**Exercise goal**. Retype the data below without altering anything.

**Given material**.
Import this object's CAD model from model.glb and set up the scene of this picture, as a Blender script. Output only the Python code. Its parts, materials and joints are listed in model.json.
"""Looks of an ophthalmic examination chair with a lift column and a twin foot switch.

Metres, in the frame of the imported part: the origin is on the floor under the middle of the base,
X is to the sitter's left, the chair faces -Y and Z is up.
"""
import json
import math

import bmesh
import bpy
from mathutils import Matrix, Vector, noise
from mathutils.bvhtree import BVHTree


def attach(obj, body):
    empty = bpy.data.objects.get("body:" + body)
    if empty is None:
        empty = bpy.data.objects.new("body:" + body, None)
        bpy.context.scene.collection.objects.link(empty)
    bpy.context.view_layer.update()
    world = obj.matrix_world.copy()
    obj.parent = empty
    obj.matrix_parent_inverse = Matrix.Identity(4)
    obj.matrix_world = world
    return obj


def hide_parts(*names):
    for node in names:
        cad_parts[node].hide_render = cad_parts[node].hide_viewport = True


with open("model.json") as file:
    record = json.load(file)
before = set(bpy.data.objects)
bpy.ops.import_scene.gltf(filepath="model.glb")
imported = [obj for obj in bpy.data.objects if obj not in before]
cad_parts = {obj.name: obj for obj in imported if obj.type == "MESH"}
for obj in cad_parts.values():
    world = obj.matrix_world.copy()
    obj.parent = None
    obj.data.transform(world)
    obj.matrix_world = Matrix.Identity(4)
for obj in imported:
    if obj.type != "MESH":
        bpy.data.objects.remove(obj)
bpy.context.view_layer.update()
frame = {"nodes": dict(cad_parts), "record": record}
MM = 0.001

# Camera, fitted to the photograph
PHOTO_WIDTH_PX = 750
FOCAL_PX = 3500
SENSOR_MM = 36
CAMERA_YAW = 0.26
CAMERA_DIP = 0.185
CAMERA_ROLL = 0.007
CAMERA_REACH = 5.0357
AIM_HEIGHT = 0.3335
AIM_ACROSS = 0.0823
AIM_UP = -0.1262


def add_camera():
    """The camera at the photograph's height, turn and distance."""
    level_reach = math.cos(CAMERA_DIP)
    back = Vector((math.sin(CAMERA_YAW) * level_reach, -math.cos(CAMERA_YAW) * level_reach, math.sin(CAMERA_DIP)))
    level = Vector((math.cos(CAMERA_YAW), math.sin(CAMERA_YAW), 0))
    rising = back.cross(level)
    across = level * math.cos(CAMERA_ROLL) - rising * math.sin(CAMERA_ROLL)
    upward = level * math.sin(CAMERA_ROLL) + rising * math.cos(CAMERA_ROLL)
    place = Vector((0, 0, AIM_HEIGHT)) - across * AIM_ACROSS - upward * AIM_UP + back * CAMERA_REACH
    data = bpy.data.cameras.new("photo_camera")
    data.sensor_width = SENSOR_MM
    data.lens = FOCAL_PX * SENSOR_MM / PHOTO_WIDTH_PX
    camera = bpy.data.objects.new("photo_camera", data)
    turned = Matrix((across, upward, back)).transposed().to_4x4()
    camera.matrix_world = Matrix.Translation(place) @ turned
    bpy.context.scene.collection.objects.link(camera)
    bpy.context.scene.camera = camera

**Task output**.
Import this object's CAD model from model.glb and set up the scene of this picture, as a Blender script. Output only the Python code. Its parts, materials and joints are listed in model.json.
"""Looks of an ophthalmic examination chair with a lift column and a twin foot switch.

Metres, in the frame of the imported part: the origin is on the floor under the middle of the base,
X is to the sitter's left, the chair faces -Y and Z is up.
"""
import json
import math

import bmesh
import bpy
from mathutils import Matrix, Vector, noise
from mathutils.bvhtree import BVHTree


def attach(obj, body):
    empty = bpy.data.objects.get("body:" + body)
    if empty is None:
        empty = bpy.data.objects.new("body:" + body, None)
        bpy.context.scene.collection.objects.link(empty)
    bpy.context.view_layer.update()
    world = obj.matrix_world.copy()
    obj.parent = empty
    obj.matrix_parent_inverse = Matrix.Identity(4)
    obj.matrix_world = world
    return obj


def hide_parts(*names):
    for node in names:
        cad_parts[node].hide_render = cad_parts[node].hide_viewport = True


with open("model.json") as file:
    record = json.load(file)
before = set(bpy.data.objects)
bpy.ops.import_scene.gltf(filepath="model.glb")
imported = [obj for obj in bpy.data.objects if obj not in before]
cad_parts = {obj.name: obj for obj in imported if obj.type == "MESH"}
for obj in cad_parts.values():
    world = obj.matrix_world.copy()
    obj.parent = None
    obj.data.transform(world)
    obj.matrix_world = Matrix.Identity(4)
for obj in imported:
    if obj.type != "MESH":
        bpy.data.objects.remove(obj)
bpy.context.view_layer.update()
frame = {"nodes": dict(cad_parts), "record": record}
MM = 0.001

# Camera, fitted to the photograph
PHOTO_WIDTH_PX = 750
FOCAL_PX = 3500
SENSOR_MM = 36
CAMERA_YAW = 0.26
CAMERA_DIP = 0.185
CAMERA_ROLL = 0.007
CAMERA_REACH = 5.0357
AIM_HEIGHT = 0.3335
AIM_ACROSS = 0.0823
AIM_UP = -0.1262


def add_camera():
    """The camera at the photograph's height, turn and distance."""
    level_reach = math.cos(CAMERA_DIP)
    back = Vector((math.sin(CAMERA_YAW) * level_reach, -math.cos(CAMERA_YAW) * level_reach, math.sin(CAMERA_DIP)))
    level = Vector((math.cos(CAMERA_YAW), math.sin(CAMERA_YAW), 0))
    rising = back.cross(level)
    across = level * math.cos(CAMERA_ROLL) - rising * math.sin(CAMERA_ROLL)
    upward = level * math.sin(CAMERA_ROLL) + rising * math.cos(CAMERA_ROLL)
    place = Vector((0, 0, AIM_HEIGHT)) - across * AIM_ACROSS - upward * AIM_UP + back * CAMERA_REACH
    data = bpy.data.cameras.new("photo_camera")
    data.sensor_width = SENSOR_MM
    data.lens = FOCAL_PX * SENSOR_MM / PHOTO_WIDTH_PX
    camera = bpy.data.objects.new("photo_camera", data)
    turned = Matrix((across, upward, back)).transposed().to_4x4()
    camera.matrix_world = Matrix.Translation(place) @ turned
    bpy.context.scene.collection.objects.link(camera)
    bpy.context.scene.camera = camera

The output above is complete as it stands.